THE PROBLEM ->
Find the lines that hold the word "scene" and return them.

# # #

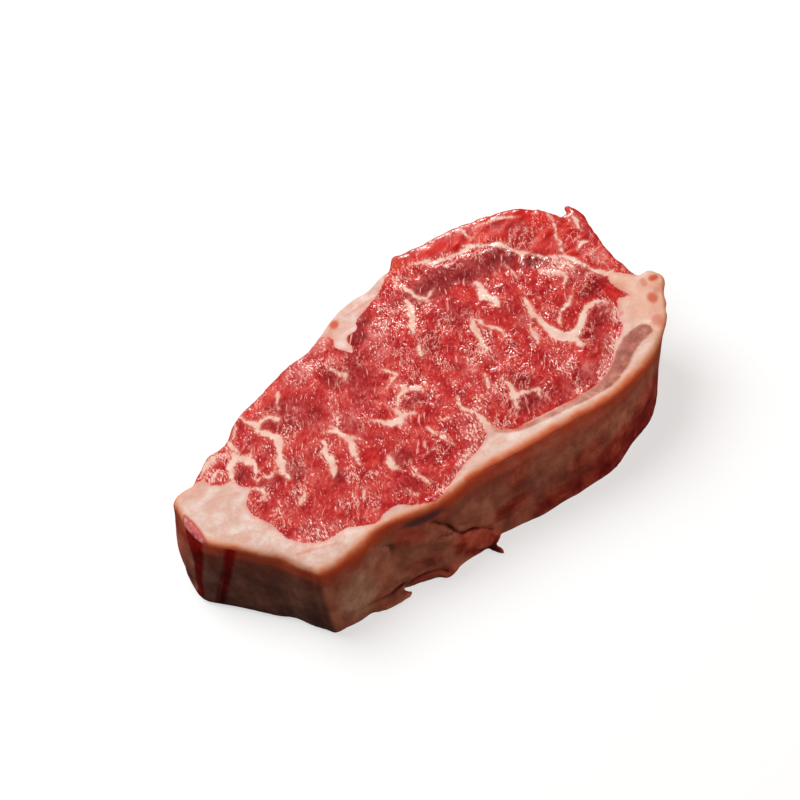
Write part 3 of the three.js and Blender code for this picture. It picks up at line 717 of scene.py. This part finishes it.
# Ramps: what each runs over, and the position, shade and, if not full, strength of each stop.
RAMPS = dict(
    lean=("grained", (0.35, "#90151a"), (0.44, "#aa1d21"), (0.51, "#be2d2c"), (0.58, "#ca3e39"),
          (0.70, "#da5e53")),
    dark=("grained", (0.36, "#680b0f"), (0.51, "#8e1f22"), (0.66, "#ae4846")),
    bloom=("grained", (0.34, "#b80c0c"), (0.50, "#ce1e18"), (0.66, "#de3c2e")),
    haze_and_painted_sheen=("grained", (0.36, "#b04040"), (0.51, "#d0706c"), (0.66, "#f0c0b8")),
    chain=("roped", (0.34, "#a81616"), (0.50, "#c62a26"), (0.62, "#da4c42"), (0.76, "#ec988a")),
    marbling=("blotched", (0.32, "#e2ac9a"), (0.50, "#ecc5b6"), (0.68, "#f4dfd4")),
    fat=("blotched", (0.34, "#d5a492"), (0.46, "#dab5a6"), (0.54, "#e0c4b8"), (0.66, "#e9d7cd")),
    silver=("blotched", (0.38, "#904f44"), (0.50, "#b06858"), (0.62, "#d09986")),
    # cap: the dried brown fat of the cap's side, partly darkened as painted shade.
    cap=("streaky", (0.36, "#9c6250"), (0.50, "#b0745e"), (0.66, "#c28c76")),
    dry_cap=("streaky", (0.36, "#ac806a"), (0.50, "#be9480"), (0.66, "#cca898")),
    rust=("streaky", (0.36, "#86281e"), (0.50, "#ae4c3c"), (0.66, "#c46c58")),
    bare=("streaky", (0.34, "#5c0e0b"), (0.50, "#86221b"), (0.66, "#a84436")),
    blood=("streaky", (0.36, "#600402"), (0.60, "#a8160a")),
    # painted_rim_glow is painted light: the orange glow of light soaking through the fat along the
    # rim, fading out in brown down the side.
    painted_rim_glow=("soaked", (0.0, "#e6b090", 0.0), (0.1, "#de9064", 0.6), (0.18, "#d66e46", 0.95),
              (0.28, "#c24c2c", 0.95), (0.5, "#9c402c", 0.55), (0.95, "#943c2c", 0.0)))
shade = {}
ramps = {}
for name, (runs_over, *stops) in RAMPS.items():
    ramps[name] = add("ShaderNodeValToRGB", {"Fac": tone[runs_over]})
    elements = ramps[name].color_ramp.elements
    while len(elements) < len(stops):
        elements.new(0.5)
    for element, (position, hex_shade, *strength) in zip(elements, stops):
        element.position = position
        element.color = linear(hex_shade)[:3] + (strength or [1])
    shade[name] = ramps[name].outputs["Color"]
share["painted_rim_glow"] = ramps["painted_rim_glow"].outputs["Alpha"]
# Shades without a ramp. The shaded crease's is painted shade, the dark inside a fold.
for name, hex_shade in dict(threads="#d67a6e", streaks="#e49c90", flecks="#f4c4b8",
                            web="#eaa99c", halo="#dc7c6c", peach="#eebc9e", folds="#d49078",
                            near_lean="#dc7468", bruise="#5a4046", film_edge="#c05248",
                            stain="#cc5638", crease="#4a120c").items():
    shade[name] = linear(hex_shade)

# The layers laid over each other, from the inside out.
lean_cut = layered(
    shade["lean"], (share["chain"], shade["chain"]), (carried["bloom"], shade["bloom"]),
    (carried["dark"], shade["dark"]), (faint["haze_and_painted_sheen"], shade["haze_and_painted_sheen"]),
    (share["threads"], shade["threads"]), (share["streaks"], shade["streaks"]),
    (share["flecks"], shade["flecks"]), (share["web"], shade["web"]),
    (faint["halo"], shade["halo"]), (share["vein"], shade["marbling"]))
lean_all_round = layered(lean_cut, (faint["dried"], shade["bare"]))
fat_cut = layered(
    shade["fat"], (faint["peach"], shade["peach"]), (faint["folds"], shade["folds"]),
    (share["silver"], shade["silver"]), (faint["vein"], shade["marbling"]),
    (faint["near_lean"], shade["near_lean"]))
reddened = summed(-0.2, (noise["mottle"], 0.8))
reddened = add("ShaderNodeMath", {0: carried["ruddy"], 1: reddened}, operation="ADD",
               use_clamp=True).outputs[0]
cap_skin = layered(shade["cap"], (reddened, shade["rust"]), (carried["clean"], shade["dry_cap"]),
                   (carried["red_and_shaded_foot"], shade["bare"]))
# The fat all round: the cap's skin on its side, partly painted shade, then the painted glow along
# the rim, then bruises.
fat_all_round = layered(fat_cut, (share["side"], cap_skin),
                        (share["painted_rim_glow"], shade["painted_rim_glow"]),
                        (carried["bruise"], shade["bruise"]))
blood_film = layered(shade["film_edge"], (share["inner_film"], shade["haze_and_painted_sheen"]))
# The dark of the shaded creases, which is painted shade, goes on last.
colour = layered(lean_all_round, (share["fat"], fat_all_round), (carried["stain"], shade["stain"]),
                 (share["film"], blood_film), (share["blood"], shade["blood"]),
                 (share["crease"], shade["crease"]))

# Relief too fine for the mesh: domed bundle ends in the lean, ruffled more in some patches than
# in others and calm in the chain and the dark, and faint folds in the fat.
GRAIN_RELIEF = 0.19 * MM
domes = add("ShaderNodeMath", {0: ends.outputs["Distance"], 1: -0.9, 2: -0.4},
            operation="MULTIPLY_ADD").outputs[0]
height = summed(domes, (noise["bundles"], 1.2), (noise["strokes"], 0.4))
ruffled = add("ShaderNodeMapRange", {"Value": noise["clusters"], "From Min": 0.35,
                                     "From Max": 0.65, "To Min": 0.3, "To Max": 1.1}).outputs[0]
ruffled = summed(ruffled, (carried["wet_with_painted_glints"], 0.7))
calm = summed(1.0, (share["chain"], -0.55))
calm = add("ShaderNodeMath", {0: carried["dark"], 1: -0.75, 2: calm},
           operation="MULTIPLY_ADD", use_clamp=True).outputs[0]
ruffled = add("ShaderNodeMath", {0: ruffled, 1: calm}, operation="MULTIPLY").outputs[0]
height = add("ShaderNodeMath", {0: height, 1: ruffled}, operation="MULTIPLY").outputs[0]
fat_height = summed(-0.25, (summed(noise["fray"], (share["folds"], -0.15)), 0.5))
height = add("ShaderNodeMix", {0: share["fat_level"], LEVEL_A: height,
                               LEVEL_B: fat_height}).outputs[0]
bump = add("ShaderNodeBump", {"Height": height, "Distance": GRAIN_RELIEF, "Strength": 1.0})

# Wetness: the cut lean is wet, the chain a little less, and fat, rim and sides are dull.
WET_LEAN = 0.19
WET_CHAIN = 0.25
DULL_FAT = 0.48
DRIED_SIDE = 0.5
rough = WET_LEAN
for cover, level in (("chain", WET_CHAIN), ("fat", DULL_FAT), ("rim", DULL_FAT),
                     ("side", DRIED_SIDE)):
    rough = add("ShaderNodeMix", {0: share[cover], LEVEL_A: rough, LEVEL_B: level}).outputs[0]
MEAT_IOR = 1.42
LIGHT_REACH = 6.0 * MM  # how far red light soaks in
REACH_BY_COLOUR = (1, 0.3, 0.15)  # and green and blue, as shares of it
surface = add("ShaderNodeBsdfPrincipled", {
    "Base Color": colour, "Roughness": rough, "Normal": bump.outputs["Normal"],
    "IOR": MEAT_IOR, "Subsurface Weight": 0.4, "Subsurface Radius": REACH_BY_COLOUR,
    "Subsurface Scale": LIGHT_REACH}, subsurface_method="RANDOM_WALK")
add("ShaderNodeOutputMaterial", {"Surface": surface.outputs["BSDF"]})
mesh.materials.append(RAW_BEEF)

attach(piece, "root")
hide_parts("steak")

# ---------------------------------------------------------------- studio
LENS_MM = 75
SENSOR_MM = 36
VIEW_TURN = math.radians(-21)
VIEW_RISE = math.radians(48)
VIEW_ROLL = math.radians(-13)
VIEW_DISTANCE = 0.655
VIEW_TARGET = Vector((0.002176, 0.023568, 0))

scene = bpy.context.scene
towards_camera = Vector((math.sin(VIEW_TURN) * math.cos(VIEW_RISE),
                         -math.cos(VIEW_TURN) * math.cos(VIEW_RISE), math.sin(VIEW_RISE)))
camera = bpy.data.objects.new("camera", bpy.data.cameras.new("camera"))
scene.collection.objects.link(camera)
camera.data.lens = LENS_MM
camera.data.sensor_width = SENSOR_MM
camera.data.clip_start = 0.01
unrolled = (-towards_camera).to_track_quat("-Z", "Y").to_matrix()
camera.matrix_world = (Matrix.Translation(VIEW_TARGET + VIEW_DISTANCE * towards_camera)
                       @ (unrolled @ Matrix.Rotation(VIEW_ROLL, 3, "Z")).to_4x4())
scene.camera = camera

# Translucent acrylic, lit from behind and frosted matt: it stays an even white around the
# steak and still takes a faint shadow. It throws no light or mirror image on to the steak.
FLOOR_HALF = 3.0
floor_mesh = bpy.data.meshes.new("floor")
floor_mesh.from_pydata([(sx * FLOOR_HALF, sy * FLOOR_HALF, 0)
                        for sx, sy in ((-1, -1), (1, -1), (1, 1), (-1, 1))], [], [(0, 1, 2, 3)])
floor = bpy.data.objects.new("floor", floor_mesh)
scene.collection.objects.link(floor)
white = bpy.data.materials.new("lit_white_acrylic")
white.use_nodes = True
sheet = white.node_tree.nodes["Principled BSDF"]
sheet.inputs["Base Color"].default_value = linear("#a8a8a8")
sheet.inputs["Roughness"].default_value = 0.9
sheet.inputs["Emission Color"].default_value = (1, 1, 1, 1)
sheet.inputs["Emission Strength"].default_value = 0.63
floor_mesh.materials.append(white)
floor.visible_diffuse = False
floor.visible_glossy = False

# Round lamps: name, watts, diameter, place and tint. Only the hair light is seen in gloss, and
# it gives nothing else: it makes the wet sparkle on the grain, which broad lamps would wash out.
AIM = Vector((0, 0, 0.02))
HAIR_LIGHT = "hair light"
for name, watts, size, spot, tint in (
        ("key softbox", 13.7, 0.9, (-0.22, 0.42, 0.95), "#ffffff"),
        (HAIR_LIGHT, 4.2, 0.12, (0.35, 0.85, 0.5), "#ffece4"),
        ("front fill", 5.6, 0.6, (0.65, -0.85, 0.35), "#ffe2cc")):
    lamp = bpy.data.lights.new(name, "AREA")
    lamp.shape = "DISK"
    lamp.size = size
    lamp.energy = watts
    lamp.color = linear(tint)[:3]
    stand = bpy.data.objects.new(name, lamp)
    stand.matrix_world = (Matrix.Translation(spot)
                          @ (AIM - Vector(spot)).to_track_quat("-Z", "Y").to_matrix().to_4x4())
    stand.visible_diffuse = name != HAIR_LIGHT
    stand.visible_glossy = name == HAIR_LIGHT
    scene.collection.objects.link(stand)

world = bpy.data.worlds.new("studio")
world.use_nodes = True
world.node_tree.nodes["Background"].inputs["Color"].default_value = (1, 1, 1, 1)
world.node_tree.nodes["Background"].inputs["Strength"].default_value = 0.04
scene.world = world
scene.view_settings.view_transform = "Standard"
scene.view_settings.look = "None"

bpy.context.view_layer.update()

# # #

EXERCISE RESPONSE ->
Write part 3 of the three.js and Blender code for this picture. It picks up at line 717 of scene.py. This part finishes it.
scene = bpy.context.scene
scene.collection.objects.link(camera)
scene.camera = camera
scene.collection.objects.link(floor)
    scene.collection.objects.link(stand)
scene.world = world
scene.view_settings.view_transform = "Standard"
scene.view_settings.look = "None"